# 38mm wastegate good for 600whp?



## vr6turbo500whp (Apr 20, 2010)

I am currently working on a 600whp vr6 Turbo set up in my 92 Jetta. I have been reading about wastegates and I have been wondering if my wastegate will be enough. They say with big turbos (high boost) run a small wastegate and with big turbos (low boost) run a bigger wastegate. Now is this true?

So my question is should I upgrade the spring inside the wastegate?

Or should I buy a 44mm wastegate?

My goal is 600whp. 

Set up:
Fully built 3.0L From head to bottom
PT6765 T3 .81 a/r 


Here's what I have been reading. 

http://en.wikipedia.org/wiki/Wastegate

Thanks for your input.


----------



## MaxVW (Nov 4, 2004)

bigger wg for more power


----------



## TBT-Syncro (Apr 28, 2001)

vr6turbo500whp said:


> They say with big turbos (high boost) run a small wastegate and with big turbos (low boost) run a bigger wastegate. Now is this true?
> Here's what I have been reading.


this is correct.

and your hotside is going to be small for your HP goals.


----------



## Dub-Nub (Sep 27, 2005)

TBT-Syncro said:


> this is correct.
> 
> and your hotside is going to be small for your HP goals.



to add to what TBT-Syncro said, when you run low boost you need alot more air to bypass the turbine whereas high boost less air needs to escape the turbine wheel, hence needing a bigger wastegate to make sure enough air gets bypassed.


----------



## Richard_Cranium (Mar 28, 2010)

yup, Dub-Nub has it right. larger WG for better control down low..... some of my honda race buddies dont even use a WG.....


----------



## vr6turbo500whp (Apr 20, 2010)

So should I keep the 38mm wastegate and just put a bigger spring in. 

Also TBT what would be a good hotside for my power goal. T4 .96 A/R? 

Thanks for the help guys.


----------



## radoman57 (Jan 16, 2007)

T4 .81 would be a good setup 
I had the T4 .96 on my pt6776 and it was kinda laggy, full boost at around 5500rpm
the .81 is around 4500 rpm


----------



## Dub-Nub (Sep 27, 2005)

vr6turbo500whp said:


> So should I keep the 38mm wastegate and just put a bigger spring in.
> 
> Also TBT what would be a good hotside for my power goal. T4 .96 A/R?
> 
> Thanks for the help guys.


You may be better off going with a slightly larger wastegate. 38mm may be good on a 1.8L but with a 3.0L that flows alot more gas it may not be sufficient. 

Find out how much boost you are going to run to achieve your power goals also.

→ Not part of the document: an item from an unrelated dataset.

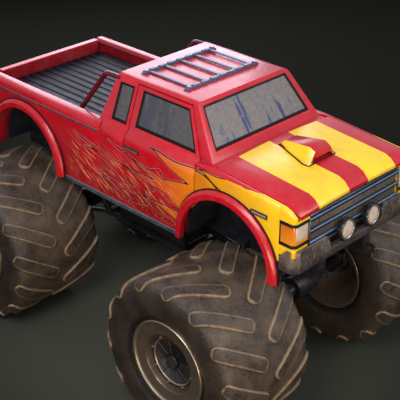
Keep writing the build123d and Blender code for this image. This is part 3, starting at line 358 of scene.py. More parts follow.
def realized(tree, given, geometry):
    """Makes copies real and gives them the tree's material."""
    real = tree.nodes.new("GeometryNodeRealizeInstances")
    tree.links.new(geometry, real.inputs[0])
    dressed = tree.nodes.new("GeometryNodeSetMaterial")
    tree.links.new(real.outputs[0], dressed.inputs["Geometry"])
    tree.links.new(given.outputs["Material"], dressed.inputs["Material"])
    return dressed.outputs[0]


def copies_on(tree, given, result, points, turned=None):
    """Puts a copy of the piece on each point and adds them all to the given geometry."""
    source = tree.nodes.new("GeometryNodeObjectInfo")
    tree.links.new(given.outputs["Piece"], source.inputs["Object"])
    copies = tree.nodes.new("GeometryNodeInstanceOnPoints")
    tree.links.new(points, copies.inputs["Points"])
    tree.links.new(source.outputs["Geometry"], copies.inputs["Instance"])
    if turned:
        tree.links.new(turned, copies.inputs["Rotation"])
    both = tree.nodes.new("GeometryNodeJoinGeometry")
    tree.links.new(realized(tree, given, copies.outputs[0]), both.inputs[0])
    tree.links.new(given.outputs["Geometry"], both.inputs[0])
    tree.links.new(both.outputs[0], result.inputs[0])


def ring_tree():
    """Geometry nodes: adds copies of a piece set out evenly round the wheel's axis."""
    tree, ids, given, result = mesh_tree(
        "ring of pieces", Piece="Object", Count="Int", Start="Float", Material="Material")
    points = tree.nodes.new("GeometryNodePoints")
    tree.links.new(given.outputs["Count"], points.inputs["Count"])
    index = tree.nodes.new("GeometryNodeInputIndex").outputs[0]
    share = maths(tree, "DIVIDE", index, given.outputs["Count"])
    about_y = add_node(tree, "CombineXYZ")
    turn = maths(tree, "MULTIPLY_ADD", share, 2 * math.pi, given.outputs["Start"])
    tree.links.new(turn, about_y.inputs["Y"])
    rotation = tree.nodes.new("FunctionNodeEulerToRotation")
    tree.links.new(about_y.outputs[0], rotation.inputs[0])
    copies_on(tree, given, result, points.outputs[0], rotation.outputs[0])
    return tree, ids


def settled(host):
    """Mesh of an object after its modifiers; the object is taken away."""
    view = bpy.context.evaluated_depsgraph_get()
    result = bpy.data.meshes.new_from_object(host.evaluated_get(view), depsgraph=view)
    host.modifiers.clear()
    bpy.data.objects.remove(host)
    return result


def grown(name, mesh, *steps):
    """Mesh after some geometry-node steps, each a tree, its socket identifiers and the inputs to set."""
    host = new_object(name, mesh)
    for tree, ids, inputs in steps:
        modifier = host.modifiers.new(tree.name, "NODES")
        modifier.node_group = tree
        for key, value in inputs.items():
            modifier[ids[key]] = value
    return settled(host)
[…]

What you could do is get a larger wastegate connection at the exhaust manifold and get a custom plate created that will do a 38mm to bigger connection so you can use the 38mm wastegate to see if it will hold up.


----------



## TBT-Syncro (Apr 28, 2001)

vr6turbo500whp said:


> So should I keep the 38mm wastegate and just put a bigger spring in.
> 
> Also TBT what would be a good hotside for my power goal. T4 .96 A/R?
> 
> Thanks for the help guys.


t3 1.06 or t4 81 (or whatever the 35 housing in that range is). *3782 would be worth considering too.

with a t3 .82 i can make boost at 2000 rpm, with 'real' boost well below 3500.


----------



## TBT-Syncro (Apr 28, 2001)

Richard_Cranium said:


> yup, Dub-Nub has it right. larger WG for better control down low..... some of my honda race buddies dont even use a WG.....


go old school and just run a small exhaust to control boost levels (corvair style).

i've also heard about guys controlling boost off of exhaust pressure, which i think is a pretty cool way of doing it.


----------



## Big_Tom (Aug 19, 2007)

rock a 44mm wastegate just to be safe man. it will be way less of a hassle to throw on a slightly bigger one from the start. screw swapping out wastegates after you get the car together :thumbdown:


----------



## vr6turbo500whp (Apr 20, 2010)

Big_Tom said:


> rock a 44mm wastegate just to be safe man. it will be way less of a hassle to throw on a slightly bigger one from the start. screw swapping out wastegates after you get the car together :thumbdown:


I was thinking about getting the Precision 39mm wastegate or the 46mm one. Does anyone have experience with Precision wastegates? They are cheaper then Tial and they come with more springs so you don't have to waste your money on buying bigger springs.

Thanks for the help guys.


----------



## zwogti (Jan 11, 2004)

Tial 44mm, 650WHP 550WTQ and no problem


----------



## Big_Tom (Aug 19, 2007)

^^^ There ya go


----------



## zwogti (Jan 11, 2004)

vr6turbo500whp said:


> I am currently working on a 600whp vr6 Turbo set up in my 92 Jetta. I have been reading about wastegates and I have been wondering if my wastegate will be enough. They say with big turbos (high boost) run a small wastegate and with big turbos (low boost) run a bigger wastegate. Now is this true?
> 
> So my question is should I upgrade the spring inside the wastegate?
> 
> ...





^^^^^ T3 back hose may be a problem for a 3.0L vr6 to get 600WHP, kind of small for 600WHP, boost may come in too strong on your gears, so far my last version straight cut APTuning gears are holding but now thinking on selling the tranny and some parts, I'm thinking on doing something different.


----------